Distributional National Accounts: Methods and Estimates for the United States

Source: Thomas Piketty (Paris School of Economics); Emmanuel Saez (UC Berkeley and NBER); Gabriel Zucman (UC Berkeley and NBER). December 2, 2016

This paper combines tax, survey, and national income in the United States since 1913. Our distributional national accounts capture 100% of national income, allowing us to compute growth rates for each quantile of the income distribution consistent with macroeconomic growth. We estimate the distribution of both pre-tax and post-tax income, making it possible to provide a comprehensive view of how government redistribution affects inequality. Average pre-tax national income per adult has increased 60% since 1980, but we find that it has stagnated for the bottom 50% of the distribution at about $16,000 a year. The pre-tax income of the middle class| adults between the median and the 90th percentile| has grown 40% since 1980, faster than what tax and survey data suggest, due in particular to the rise of tax-exempt fringe benefits. Income has boomed at the top: in 1980, top 1% adults earned on average 27 times more than bottom 50% adults, while they earn 81 times more today.
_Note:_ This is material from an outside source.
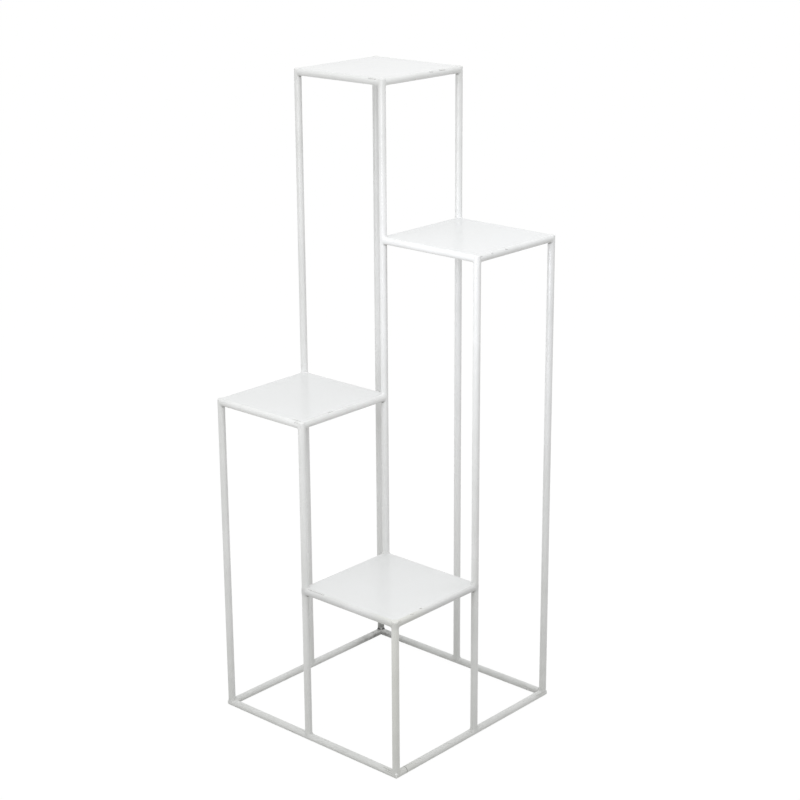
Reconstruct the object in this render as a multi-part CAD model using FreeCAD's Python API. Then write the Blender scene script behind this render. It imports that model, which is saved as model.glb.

The upsurge of top incomes was first a labor income phenomenon but has mostly been a capital income phenomenon since 2000. The government has offset only a small fraction of the increase in inequality. The reduction of the gender gap in earnings has mitigated the increase in inequality among adults. The share of women, however, falls steeply as one moves up the labor income distribution, and is only 11% in the top 0.1% today.